Field-Scale Aeolian Sediment Transport in the Sahel, West Africa

In the previous field-scale wind erosion studies in the Sahel, mass flux profiles, mass transport rates, and soil mass balance in the cultivated field and fallow land were estimated without measuring the mass flux at 0- to 0.05-m height where most soil particles are expected to move. We first addressed these deficiencies using a 3-yr field study in which mass flux at 0 to 0.05 m was measured directly with the Aeolian Materials Sampler (AMS) and then evaluated field mass transport rate, field soil loss, and fallow soil gain. We found that field mass transport rate, field soil loss, and fallow soil gain for each erosion event could not be estimated accurately without measuring the mass flux at 0 to 0.05 m.

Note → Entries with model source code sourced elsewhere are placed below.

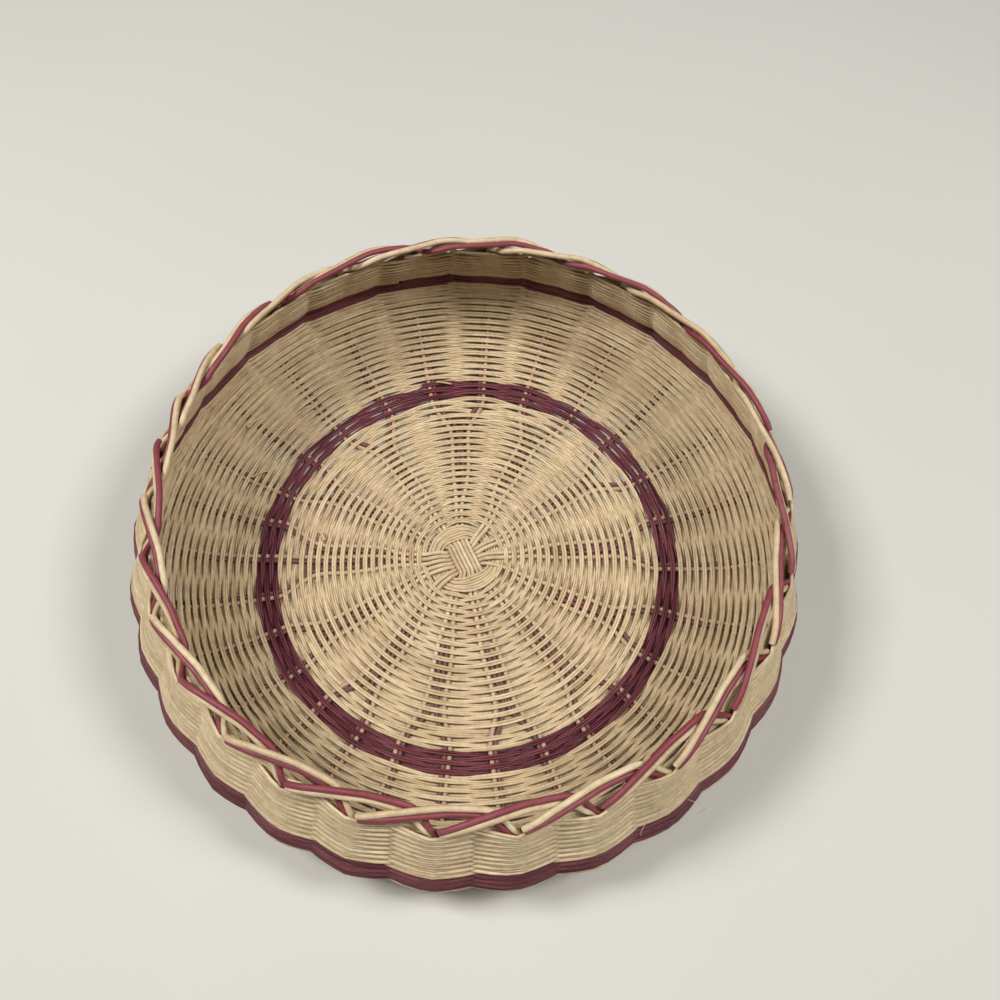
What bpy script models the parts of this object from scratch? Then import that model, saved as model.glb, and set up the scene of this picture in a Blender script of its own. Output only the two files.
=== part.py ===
"""Round reed basket: continuous reeds laid over each other at the centre, woven bands and a braided border.

The reeds run at the middle of the weave, through one tunnel for each pair in every woven band.
World metres, +Z up, standing on Z = 0 with the centre of the base at the origin.
"""

import math

import bmesh
import bpy
from mathutils import Vector

MM = 0.001

REED_D = 2.3
CROSS_REED_D = 2.1
REED_GAP = 0.3
REED_SIDES_RESOLUTION = 1
PAIR_PITCH = REED_D + REED_GAP
CROSS_PITCH = CROSS_REED_D + REED_GAP

STAKE_AZIMUTHS = (
    32.0, 47.2, 61.9, 76.2, 90.4, 105.4, 121.1, 136.5, 149.8, 162.3, 172.6, 183.6, 195.0, 206.5,
    218.9, 231.3, 243.6, 255.8, 268.7, 281.6, 294.6, 307.8, 321.6, 335.0, 348.7, 362.9, 377.4)
CROSS_AZIMUTH = 119.0
OVER_REED_ENDS = ((4, 22), (5, 21), (6, 20), (7, 19), (8, 18), (9, 17))
UNDER_REED_ENDS = ((24, 16), (25, 15), (26, 14), (0, 13), (1, 12), (2, 11), (3, 10))
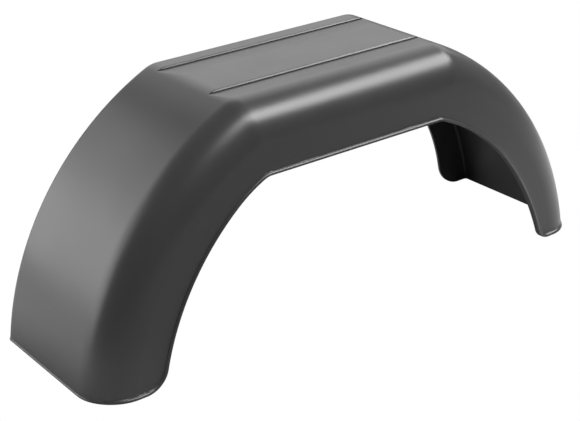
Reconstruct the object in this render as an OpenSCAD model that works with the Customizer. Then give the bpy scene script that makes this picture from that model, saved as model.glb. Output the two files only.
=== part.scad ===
// Mudguard for one trailer wheel, moulded in one piece from black plastic.
// X runs along the guard, Y across it from the outer wall to the inner wall, Z up.
// The origin is on the ground, under the middle of the guard. It stands on its two feet.

/* [Shell] */
// Width over the outer faces of the two side walls
guard_w = 220; // [160:1:300]
// Height from the feet to the flat top
guard_h = 300; // [270:1:360]
// Thickness of the moulded plastic
wall = 3.5; // [2:0.1:5]
// Outside radius of the round shoulder between the top and the outer wall
shoulder_r = 49; // [30:1:60]
// Outside radius of the tighter edge between the top and the inner wall
edge_r = 7; // [6:0.5:14]

/* [Side outline] */
// Length of the flat top, from one bend to the other
flat_len = 307; // [240:1:360]
// Angle through which each bend turns the top down into a leg
bend_turn = 24; // [15:0.5:30]
// Outside radius of the tread on each leg
leg_r = 385; // [350:1:430]
// Outside radius of each bend is this much more than the shoulder radius
bend_extra = 6; // [4:1:30]

/* [Wheel arch in the outer wall] */
// Depth of the outer wall at the middle, from the flat top to the arch edge
arch_depth = 83; // [70:1:110]
// Length of the level stretch at the middle of the arch edge
arch_flat = 207; // [160:1:280]
// Radius of the bend at each end of the level stretch
arch_bend_r = 125; // [60:1:150]
// Angle through which the arch bend turns
arch_bend_turn = 36; // [25:1:40]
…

The field measurements of whole mass flux profiles revealed that (1) field mass transport rate at 0 to 1.0 m sometimes exceeded 40.0 g m(-1) s(-1), leaving pearl millet plants severely damaged, (2) field soil loss was 58 to 80 Mg ha(-1) (4-5 mm of topsoil) that was about 10% greater than those estimated without measuring the mass flux at 0 to 0.05 m using the AMS, and (3) fallow soil gain was 77 to 93% of the field soil losses. Results 2 and 3 implied that large amounts of soil were eroded from the field but that most sediment settled within about 5 m into the fallow. This finding provides useful information for the development of a countermeasure against wind erosion.